Ide demokrasi memperoleh kekuatan moralnya - dan daya tarik populer - dari dua prinsip utama:

  • Otonomi individu: Gagasan bahwa tidak seorang pun harus tunduk pada aturan yang telah dipaksakan oleh orang lain. Orang harus bisa mengontrol hidup mereka sendiri (dengan alasan).
  • Kesetaraan: Gagasan bahwa setiap orang harus memiliki kesempatan yang sama untuk memengaruhi keputusan yang memengaruhi orang-orang di masyarakat.
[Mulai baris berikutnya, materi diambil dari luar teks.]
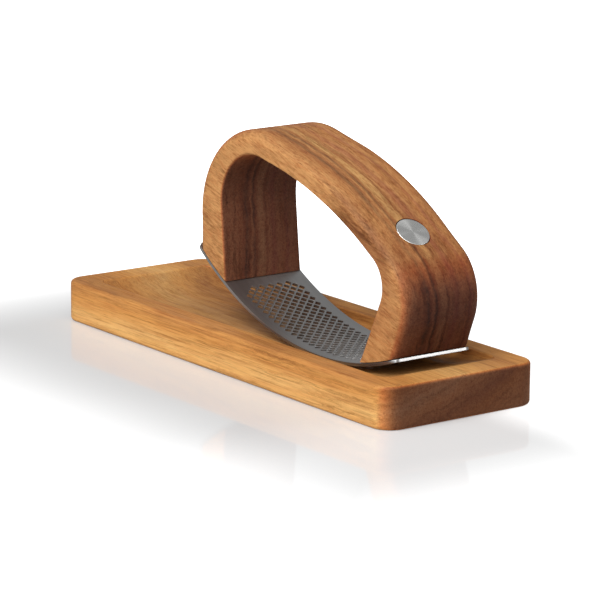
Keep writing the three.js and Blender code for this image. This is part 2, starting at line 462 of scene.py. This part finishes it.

Prinsip-prinsip ini secara intuitif menarik, dan membantu menjelaskan mengapa demokrasi begitu populer. Masalah muncul ketika kita mempertimbangkan bagaimana prinsip ini dapat dipraktikkan, karena kita membutuhkan mekanisme untuk memutuskan bagaimana menangani pandangan yang bertentangan.
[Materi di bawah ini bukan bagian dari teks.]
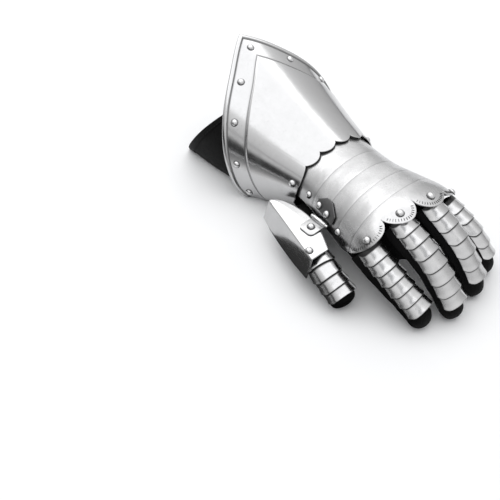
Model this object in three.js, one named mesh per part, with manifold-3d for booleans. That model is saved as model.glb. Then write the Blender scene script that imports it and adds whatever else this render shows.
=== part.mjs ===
// A steel gauntlet for the left hand, lying palm down, in millimetres with +Z up.
// The fingers point along -Y, the thumb is on the -X side and the cuff opens toward +Y.
import * as THREE from "three";
import { mergeVertices } from "three/addons/utils/BufferGeometryUtils.js";
import Module from "manifold-3d";

const wasm = await Module();
wasm.setup();

// ---------------------------------------------------------------- driving dimensions

const PLATE = 1.2; // thickness of the cuff, the hand plate and the thumb plate
const SCALE = 0.9; // thickness of the finger scales
const LEATHER = 2; // wall of the glove
const GAP = 0.35; // clearance between pieces that touch

// The origin is at the middle of the footprint. The tables below run from the peak of the cuff.
const PEAK = { x: 14.5, y: 154 };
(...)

Menawarkan mekanisme yang sederhana, demokrasi cenderung menjadi "aturan mayoritas"; tetapi aturan mayoritas dapat berarti bahwa kepentingan beberapa orang tidak pernah terwakili. Cara yang lebih tulus untuk mewakili kepentingan setiap orang adalah dengan menggunakan pengambilan keputusan melalui konsensus, di mana tujuannya adalah untuk menemukan overlap menarik yang sama antara kedua kubu.

Pandangan Socrates tentang Demokrasi

Hari ini kata ‘demokrasi’ sering digaungkan seperti lagu penenang sebelum tidur, terkadang dianggap sebagai suatu tatanan yang paling baik untuk sebuah negara yang meninggalkan masa kediktatoran lampau. Tapi tahukah kamu bahwa ada seorang pemikir hebat pada masanya justru sangat pesimis dengan ide yang dibawakan demokrasi (otonomi dan kesetaraan)? Pemikir ini adalah Socrates.
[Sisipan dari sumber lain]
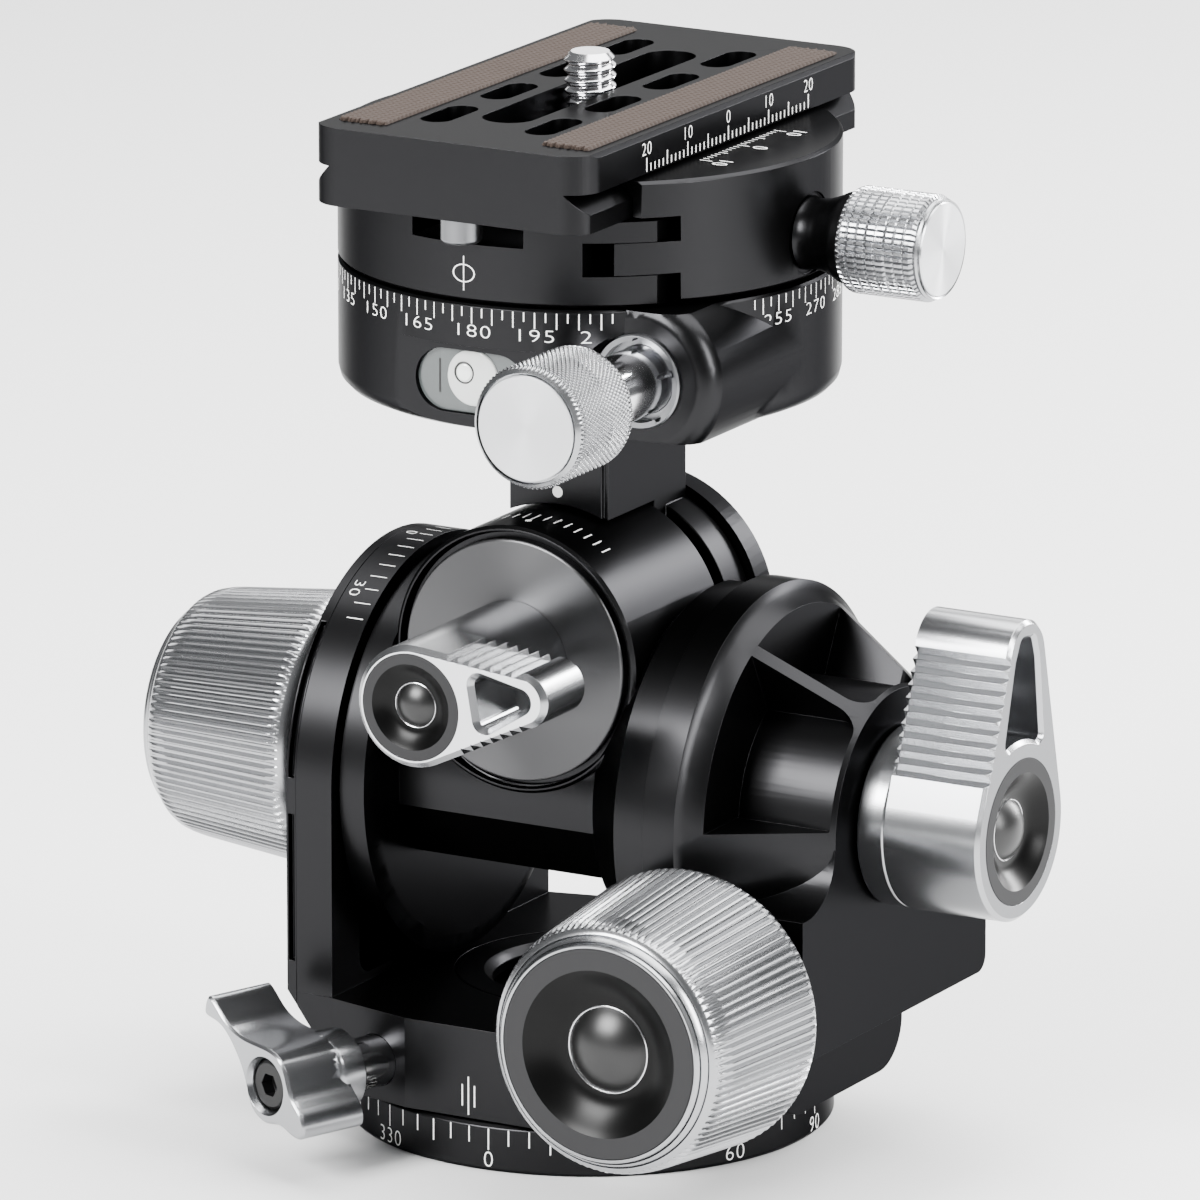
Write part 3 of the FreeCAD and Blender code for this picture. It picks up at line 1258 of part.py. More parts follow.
# ---------------------------------------------------------------- plate
def plate_section():
    """Half section of the plate as (x, z), mirrored left to right."""
    half = [(FOOT_X, PLATE_Z), (FOOT_X, FOOT_Z), (GROOVE_X, PLATE_LEDGE_Z), (PLATE_X, PLATE_LEDGE_Z),
            (PLATE_X, PLATE_TOP - EDGE), (PLATE_X - EDGE, PLATE_TOP)]
    return half + [(-x, z) for x, z in reversed(half)]


def plate_blank():
    bar = seat(prism(plate_section(), -PLATE_Y, PLATE_Y), vec(0, 0, 0), "front")
    column = block(-PLATE_X, PLATE_X, -PLATE_Y, PLATE_Y, PLATE_Z, PLATE_TOP)
    posts = [e for e in column.Edges if e.BoundBox.ZLength > 1]
    return bar.common(column.makeFillet(PLATE_CORNER, posts))


def slot_y(half, width, z0, z1, x, y):
    shape = obround(half, width / 2, z0, z1)
    shape.rotate(vec(0, 0, 0), vec(0, 0, 1), 90)
    shape.translate(vec(x, y, 0))
    return shape


def grip_pad(side):
    x0 = PAD_X0 if side > 0 else -PAD_X1
    box = block(x0, x0 + PAD_X1 - PAD_X0, -PAD_Y, PAD_Y, PLATE_TOP - PAD_SEAT, PLATE_TOP + PAD_PROUD)
    posts = [e for e in box.Edges if e.BoundBox.ZLength > 0.5 and e.BoundBox.YLength < 0.1
             and e.BoundBox.XLength < 0.1]
    return box.makeFillet(1.0, posts)


def carrier_pocket():
    """Square-ended pocket below the middle slot in which the sliding nut runs."""
    half = CARRIER_SLOT_W / 2
    reach = MAIN_SLOT_HALF + 2.7
    tool = block(-half, half, -reach, reach, PLATE_Z - 1, CARRIER_Z1 + SLIDE)
    posts = [e for e in tool.Edges if e.BoundBox.ZLength > 1]
    return tool.makeFillet(CARRIER_CORNER, posts)


def quick_plate():
    solid = plate_blank()
    cuts = []
    for y in (-SLOT_Y_FAR, -SLOT_Y_NEAR, SLOT_Y_NEAR, SLOT_Y_FAR):
        for x in (-SLOT_X, SLOT_X):
            cuts.append(slot_y(SLOT_LEN / 2, SLOT_W, PLATE_Z - 1, PLATE_TOP + 1, x, y))
    cuts.append(slot_y(MAIN_SLOT_HALF, MAIN_SLOT_W, PLATE_Z - 1, PLATE_TOP + 1, 0, 0))
    cuts.append(carrier_pocket())
    for side in (-1, 1):
        cuts.append(grip_pad(side))
        cuts.append(rod(PIN_R - 1.0, PLATE_Z - 1, PLATE_Z + 4).translated(vec(0, side * PIN_Y, 0)))
    return solid.cut(cuts)


def grip_pads():
    return Part.makeCompound([grip_pad(-1), grip_pad(1)])


def stop_pins():
    pins = []
    for side in (-1, 1):
        pin = turned([(0, PIN_Z), (PIN_R - 0.4, PIN_Z), (PIN_R, PIN_Z + 0.4), (PIN_R, PLATE_Z),
                      (PIN_R - 1.0, PLATE_Z), (PIN_R - 1.0, PLATE_Z + 3.8), (0, PLATE_Z + 3.8)])
        pin = pin.cut(hex_hole(2.0, PIN_Z - 1, PIN_Z + 1.4))
        pins.append(pin.translated(vec(0, side * PIN_Y, 0)))
    return Part.makeCompound(pins)


def screw_carrier():
    """Sliding nut that carries the camera screw along the middle slot."""
    half = CARRIER_SLOT_W / 2 - SLIDE
    foot = block(-half, half, -half, half, CARRIER_Z0, CARRIER_Z1)
    posts = [e for e in foot.Edges if e.BoundBox.ZLength > 1]
    foot = foot.makeFillet(CARRIER_CORNER, posts)
    hole = rod(SCREW_NECK_R + RUN, 0, 200)
    well = rod(SCREW_HEAD_R + RUN, 0, CARRIER_Z0 + 1.6)
    return foot.cut([hole, well])


def camera_screw():
    low = PLATE_Z + 0.6
    seat_z = CARRIER_Z0 + 1.5
    body = turned([
        (0, low), (SCREW_HEAD_R - 0.4, low), (SCREW_HEAD_R, low + 0.4), (SCREW_HEAD_R, seat_z),
        (SCREW_NECK_R, seat_z), (SCREW_NECK_R, SCREW_THREAD_Z), (SCREW_R, SCREW_THREAD_Z),
        (SCREW_R, SCREW_TOP - 0.7), (SCREW_R - 0.7, SCREW_TOP), (0, SCREW_TOP)])
    slot = block(-6, 6, -0.7, 0.7, low - 1, low + 1.2)
    return body.cut(slot)


NODES = {
    "pan_base_disc": pan_base_disc,
    "base_socket_insert": base_socket_insert,
    "pan_retainer": pan_retainer,
    "axle_bolt": axle_bolt,
    "base_frame": base_frame,
    "axle_cap": axle_cap,
    "side_cover": side_cover,
    "cover_screws": cover_screws,
    "tilt_gear_housing": tilt_gear_housing,
    "housing_bolts": housing_bolts,
    "tilt_bush": tilt_bush,
    "pan_brake_shoe": pan_brake_shoe,
    "wing_lever": wing_lever,
    "wing_lever_screw": wing_lever_screw,
    "wing_lever_stud": wing_lever_stud,
    "tilt_knob": tilt_knob,
    "tilt_knob_insert": tilt_knob_insert,
    "tilt_worm": tilt_worm,
    "tilt_lever": tilt_lever,
    "tilt_lever_hub": tilt_lever_hub,
    "tilt_lever_insert": tilt_lever_insert,
    "tilt_body": tilt_body,
    "barrel_cap": barrel_cap,
    "rear_cap": rear_cap,
    "roll_bush": roll_bush,
    "tilt_wheel": tilt_wheel,
    "tilt_pivot_shaft": tilt_pivot_shaft,
    "roll_knob": roll_knob,
    "roll_knob_insert": roll_knob_insert,
    "roll_worm": roll_worm,
    "roll_lever": roll_lever,
    "roll_lever_insert": roll_lever_insert,
    "roll_lever_stud": roll_lever_stud,
    "roll_arm": roll_arm,
    "roll_wheel": roll_wheel,
    "roll_shaft": roll_shaft,
    "top_scale_ring": top_scale_ring,
    "ring_screws": ring_screws,
    "level_body": level_body,
    "level_vial": level_vial,
    "top_lock_collar": top_lock_collar,
    "top_lock_knob": top_lock_knob,
    "top_lock_face": top_lock_face,
    "top_lock_stud": top_lock_stud,
    "clamp_body": clamp_body,
    "clamp_jaw": clamp_jaw,
    "jaw_guide_pins": jaw_guide_pins,
    "clamp_knob": clamp_knob,
    "clamp_knob_cap": clamp_knob_cap,
    "clamp_screw": clamp_screw,
    "quick_plate": quick_plate,
    "grip_pads": grip_pads,
    "stop_pins": stop_pins,
    "screw_carrier": screw_carrier,
    "camera_screw": camera_screw,
}

for name, make in NODES.items():
    shape = make()
    shape.exportStep("parts/" + name + ".step")
    print(name, len(shape.Solids), round(shape.Volume, 2), shape.isValid())
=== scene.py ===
import json
import logging
import math
from dataclasses import dataclass
from enum import Enum
from typing import Callable, Sequence

import bmesh
import bpy
import numpy as np
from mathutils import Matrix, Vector


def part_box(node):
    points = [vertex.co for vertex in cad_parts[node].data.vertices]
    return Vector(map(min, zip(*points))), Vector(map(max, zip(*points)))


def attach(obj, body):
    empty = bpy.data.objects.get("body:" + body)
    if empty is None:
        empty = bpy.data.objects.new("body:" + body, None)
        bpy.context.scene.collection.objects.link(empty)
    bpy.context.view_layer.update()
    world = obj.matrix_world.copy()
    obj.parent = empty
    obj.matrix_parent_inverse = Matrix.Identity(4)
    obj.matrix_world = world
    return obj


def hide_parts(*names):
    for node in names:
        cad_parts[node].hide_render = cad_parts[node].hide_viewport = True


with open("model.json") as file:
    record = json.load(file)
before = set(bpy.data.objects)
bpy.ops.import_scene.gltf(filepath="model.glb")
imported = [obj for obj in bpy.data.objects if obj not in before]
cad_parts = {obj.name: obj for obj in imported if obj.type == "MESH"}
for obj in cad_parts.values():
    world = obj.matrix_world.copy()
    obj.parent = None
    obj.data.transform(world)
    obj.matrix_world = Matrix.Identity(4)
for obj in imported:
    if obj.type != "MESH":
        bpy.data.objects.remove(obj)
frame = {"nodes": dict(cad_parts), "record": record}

LOG = logging.getLogger("geared_head")
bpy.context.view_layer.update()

# Lengths in this script are millimetres; meshes are stored in metres.
MM = 0.001

# Places that the solids share with the dressing, in mm.
TILT_Z = 43.2              # height of the tilt axis
ROLL_Z = 61.0              # height of the roll axis
TILT_WORM = (31.6, 25.4)   # x and z of the tilt knob's axis
TILT_KNOB_NEAR = 29.6      # how far out the tilt knob starts
ROLL_KNOB_NEAR = 31.5      # how far out the solid of the roll knob starts
KNOB_LONG = 24.4           # length of both control knobs
KNOB_PLUG_R = 12.8         # radius of the plugs in their ends
LOCK_AXIS = (20.3, 99.3)   # x and z of the ring lock's axis
CLAMP_AXIS_Z = 113.6       # height of the clamp screw's axis
LIFT = 0.02                # how far an engraving stands proud of its face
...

Dalam buku Six of The Republic, Plato menggambarkan Socrates sedang bercakap-cakap dengan tokoh bernama Adeimantus dan mencoba membuatnya melihat kelemahan demokrasi dengan membandingkan masyarakat dengan sebuah kapal. Jika kamu melakukan perjalanan melalui laut, tanya Socrates, siapa yang idealnya kamu inginkan untuk memutuskan siapa yang bertanggung jawab atas kapal itu? Siapa saja atau orang yang dididik tentang aturan dan tuntutan pelayaran?

Poin Socrates adalah memberi suara dalam pemilihan adalah keterampilan, bukan intuisi acak dan seperti keterampilan apa pun, itu perlu diajarkan secara sistematis kepada orang-orang. Membiarkan warga negara memilih tanpa pendidikan sama tidak bertanggung jawabnya dengan menempatkan mereka dalam pelayaran yang ia analogikan di atas. Hanya yang memiliki rasionalitas dan pemikiran mendalam saja yang seharusnya boleh memilih.

Lalu bagaimana cara menyokong demokrasi yang sempurna?

“Ada satu kebaikan, pengetahuan, dan satu kejahatan, ketidaktahuan”. Demikianlah kata Socrates yang anti-demokrasi. Pendidikan adalah harapan terbaik untuk demokrasi. Sebuah populasi yang memahami sifat-sifat yang dibutuhkan dalam diri seorang pemimpin, mengetahui perbedaan antara penipu dan pemimpin yang sah, dan mengetahui jalan mana yang harus diambil adalah perbedaan antara demokrasi yang efektif dan mimpi buruk Socrates. Sementara dalam demokrasi kita, pemilih biasa tidak perlu khawatir ditempatkan pada posisi kekuasaan dengan lotere, mereka perlu cukup memahami untuk memilih orang yang tepat untuk berkuasa menggantikan mereka.

Poinnya adalah meninggalkan yang apatis dan mulai mencari. Berpendidikan tidak melulu soal masuk kelas sampai S3 tetapi memiliki kemauan untuk berusaha memperkaya diri dengan informasi, memahami dan tak pernah berhenti peduli pada keberhasilan tanah airmu sendiri. Hal ini masih ada di tataran individu dan sebuah gagasan besar seperti demokrasi adalah hal yang rumit. Tapi, jika tidak dimulai dari diri sendiri, lalu dari siapa?